In the opinion of almost anyone who knows the difference between a football and a beanbag, last Sunday's St. Louis-Dallas game should have been one of the real dogfights of the NFL season, a showdown for first place in the NFC Eastern Division, probably winding up in another overtime like the one the teams played back on Sept. 28. But everyone, including the bookies who made St. Louis a one-point favorite, should have checked the schedule: the rematch was scheduled for Busch Memorial Stadium on Dec. 7—a perfect day to get bombed.

And that's exactly what happened to the shell-shocked Cowboys in the first half. In a word, the Cards were devastating as they put the game out of reach 28-3. They finally prevailed 31-17 to take a giant step toward their second straight division title.

By handing the Cowboys their worst defeat in two years, St. Louis improved its record to 9-3, with nothing more ominous remaining on the schedule than road games in Chicago and Detroit. Barring a blizzard in the former city and a leaky roof in the latter, the Cards look like a cinch. Especially with Terry Met-calf around to all-purpose the opposition to death.

For the Cowboys, a team with a dozen rookies on its roster, the outlook is more worrisome. Dallas is now tied at 8-4 with Washington, a last-gasp 30-27 winner over the Falcons on Sunday, and it must beat the Redskins for the NFC wild-card berth. If Dallas loses this week it will be absent from the playoffs for the second straight year. This is a team that used to make the Super Bowl's round-robin tournament almost automatically.

Talking about the playoffs the night before the St. Louis game, Dallas Coach Tom Landry said, "Now it's all in front of us. We win two of these next three and we're in. It's as simple as that. If we win, we win and if we lose, we had our chance."

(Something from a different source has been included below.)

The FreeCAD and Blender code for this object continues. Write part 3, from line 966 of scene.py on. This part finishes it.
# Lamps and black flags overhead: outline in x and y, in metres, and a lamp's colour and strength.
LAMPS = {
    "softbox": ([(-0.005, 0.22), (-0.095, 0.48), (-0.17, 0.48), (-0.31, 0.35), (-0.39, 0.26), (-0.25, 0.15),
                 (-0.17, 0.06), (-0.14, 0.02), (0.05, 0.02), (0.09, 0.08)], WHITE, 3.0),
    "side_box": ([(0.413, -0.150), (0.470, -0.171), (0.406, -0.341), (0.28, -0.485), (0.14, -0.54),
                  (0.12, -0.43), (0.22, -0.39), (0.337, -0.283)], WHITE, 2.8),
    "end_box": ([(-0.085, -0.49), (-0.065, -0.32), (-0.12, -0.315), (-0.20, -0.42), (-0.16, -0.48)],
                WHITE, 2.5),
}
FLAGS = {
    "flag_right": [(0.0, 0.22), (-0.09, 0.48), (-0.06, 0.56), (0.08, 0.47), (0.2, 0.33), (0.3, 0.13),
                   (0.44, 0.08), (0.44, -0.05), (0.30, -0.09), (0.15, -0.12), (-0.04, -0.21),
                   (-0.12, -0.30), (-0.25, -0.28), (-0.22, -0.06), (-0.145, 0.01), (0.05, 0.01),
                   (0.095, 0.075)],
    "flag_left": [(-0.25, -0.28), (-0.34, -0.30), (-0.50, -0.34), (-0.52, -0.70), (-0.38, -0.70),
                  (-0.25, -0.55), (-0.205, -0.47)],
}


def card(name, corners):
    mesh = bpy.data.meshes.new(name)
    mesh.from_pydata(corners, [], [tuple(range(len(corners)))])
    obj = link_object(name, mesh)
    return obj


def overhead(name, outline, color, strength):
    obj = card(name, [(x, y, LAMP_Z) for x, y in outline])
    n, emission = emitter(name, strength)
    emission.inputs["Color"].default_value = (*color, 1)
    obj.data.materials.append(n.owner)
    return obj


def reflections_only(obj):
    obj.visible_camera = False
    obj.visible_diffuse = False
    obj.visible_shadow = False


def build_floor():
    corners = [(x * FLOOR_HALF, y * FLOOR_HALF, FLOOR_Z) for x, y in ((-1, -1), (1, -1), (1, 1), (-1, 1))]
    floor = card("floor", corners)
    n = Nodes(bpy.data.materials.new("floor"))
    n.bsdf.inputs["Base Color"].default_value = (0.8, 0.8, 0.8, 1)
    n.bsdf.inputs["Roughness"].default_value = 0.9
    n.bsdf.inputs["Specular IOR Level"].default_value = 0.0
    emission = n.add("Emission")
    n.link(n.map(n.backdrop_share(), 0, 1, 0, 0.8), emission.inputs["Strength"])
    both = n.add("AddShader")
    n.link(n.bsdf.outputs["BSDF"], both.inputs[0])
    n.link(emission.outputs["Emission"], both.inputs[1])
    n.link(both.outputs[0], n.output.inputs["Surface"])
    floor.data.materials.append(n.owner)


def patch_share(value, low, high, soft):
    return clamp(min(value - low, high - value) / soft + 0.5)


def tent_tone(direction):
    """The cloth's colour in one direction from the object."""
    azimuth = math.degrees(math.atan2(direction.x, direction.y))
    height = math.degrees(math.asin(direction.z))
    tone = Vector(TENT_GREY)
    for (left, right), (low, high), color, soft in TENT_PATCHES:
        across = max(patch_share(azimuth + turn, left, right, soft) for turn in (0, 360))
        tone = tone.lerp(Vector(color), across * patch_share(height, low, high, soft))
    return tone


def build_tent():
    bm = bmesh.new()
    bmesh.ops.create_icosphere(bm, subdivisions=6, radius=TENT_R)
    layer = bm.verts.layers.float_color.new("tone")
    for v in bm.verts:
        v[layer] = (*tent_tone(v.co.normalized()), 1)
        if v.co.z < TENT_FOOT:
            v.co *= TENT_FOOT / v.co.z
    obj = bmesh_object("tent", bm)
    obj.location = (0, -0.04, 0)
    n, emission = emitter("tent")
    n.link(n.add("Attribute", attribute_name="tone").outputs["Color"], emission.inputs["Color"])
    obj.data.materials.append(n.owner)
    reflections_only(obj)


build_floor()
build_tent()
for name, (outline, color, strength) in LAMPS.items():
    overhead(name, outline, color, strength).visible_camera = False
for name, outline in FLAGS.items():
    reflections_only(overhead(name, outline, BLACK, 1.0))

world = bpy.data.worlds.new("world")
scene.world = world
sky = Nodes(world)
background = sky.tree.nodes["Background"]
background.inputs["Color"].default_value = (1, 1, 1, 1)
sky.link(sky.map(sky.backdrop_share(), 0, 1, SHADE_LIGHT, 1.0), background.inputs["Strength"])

It soon became obvious on Sunday that the Cards were giving Dallas nothing better than a chance at the showers. Sparked by Metcalf's rushing, receiving, kick returning and mere presence and the splendid passing of Quarterback Jim Hart to Mel Gray, St. Louis controlled the ball and rocked the Cowboy defenses with enough big plays for two seasons. The Cards scored four touchdowns on their first five possessions and achieved good field position so routinely that their first punt came with 9:16 left in the fourth quarter, when Jeff West booted one out on the Cowboy two-yard line.

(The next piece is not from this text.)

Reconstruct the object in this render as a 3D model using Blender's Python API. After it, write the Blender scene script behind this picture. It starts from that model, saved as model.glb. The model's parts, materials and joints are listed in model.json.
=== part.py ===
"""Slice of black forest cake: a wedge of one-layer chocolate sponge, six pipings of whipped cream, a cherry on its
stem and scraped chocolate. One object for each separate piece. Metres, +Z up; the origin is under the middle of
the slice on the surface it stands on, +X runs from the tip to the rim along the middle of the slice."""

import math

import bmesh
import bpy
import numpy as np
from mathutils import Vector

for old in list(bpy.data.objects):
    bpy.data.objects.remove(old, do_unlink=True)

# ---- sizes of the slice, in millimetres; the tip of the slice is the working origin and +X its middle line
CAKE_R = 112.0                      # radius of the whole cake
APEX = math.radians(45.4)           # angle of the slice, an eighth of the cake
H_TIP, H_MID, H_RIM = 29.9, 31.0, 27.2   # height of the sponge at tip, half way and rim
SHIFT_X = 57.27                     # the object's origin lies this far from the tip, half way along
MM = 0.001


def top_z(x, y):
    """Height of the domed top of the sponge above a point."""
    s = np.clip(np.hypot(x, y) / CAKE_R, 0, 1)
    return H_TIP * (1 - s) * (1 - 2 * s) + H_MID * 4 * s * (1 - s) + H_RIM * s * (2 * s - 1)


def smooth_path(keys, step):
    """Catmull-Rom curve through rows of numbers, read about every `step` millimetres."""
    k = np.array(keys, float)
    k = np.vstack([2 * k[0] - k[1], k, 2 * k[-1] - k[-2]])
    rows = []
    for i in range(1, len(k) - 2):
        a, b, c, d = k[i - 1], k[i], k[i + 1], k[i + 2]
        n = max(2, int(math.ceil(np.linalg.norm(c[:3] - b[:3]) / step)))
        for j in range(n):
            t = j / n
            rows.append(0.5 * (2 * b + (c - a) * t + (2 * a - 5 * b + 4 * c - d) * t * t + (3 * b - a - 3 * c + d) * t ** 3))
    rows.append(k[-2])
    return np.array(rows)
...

Hart's first touchdown toss signaled the dour day that lay ahead for the Cowboy pass defenders. Three of them—Mel Renfro, Cliff Harris and Randy Hughes—were in a tight little end-zone knot when Metcalf arrived in their midst at the end of a 30-yard sprint. Interception seemed likely, but Metcalf snatched the ball out from under his rivals and the Cards had scored with the game less than three minutes old. Two more scoring passes were thrown from 49 and six yards out to the speedy Gray.

The other St. Louis touchdown came on a one-yard run by Steve Jones, who would not have had the chance but for an unusual Dallas penalty born of rookie overzealousness. When Jim Bakken booted a 22-yard field goal for the Cards, Linebacker Thomas Henderson jumped on a teammate's back for a better shot at blocking it. The officials ruled such a tactic illegal, and the penalty gave St. Louis the choice of a first down at the Dallas two instead. Cardinal Coach Don Coryell took it and Jones had his touchdown three plays later.

It is Dallas' style, despite the superb competitive instincts Roger Staubach exhibits as field general, for Landry to call the plays from the sideline. Staubach would prefer to do the job himself. "Two years ago I called the plays and the game was more fun for me," he said Saturday. "Now it's just mechanical. I have to study defenses, know my keys and know personnel, but I don't know which play is going to be called or when."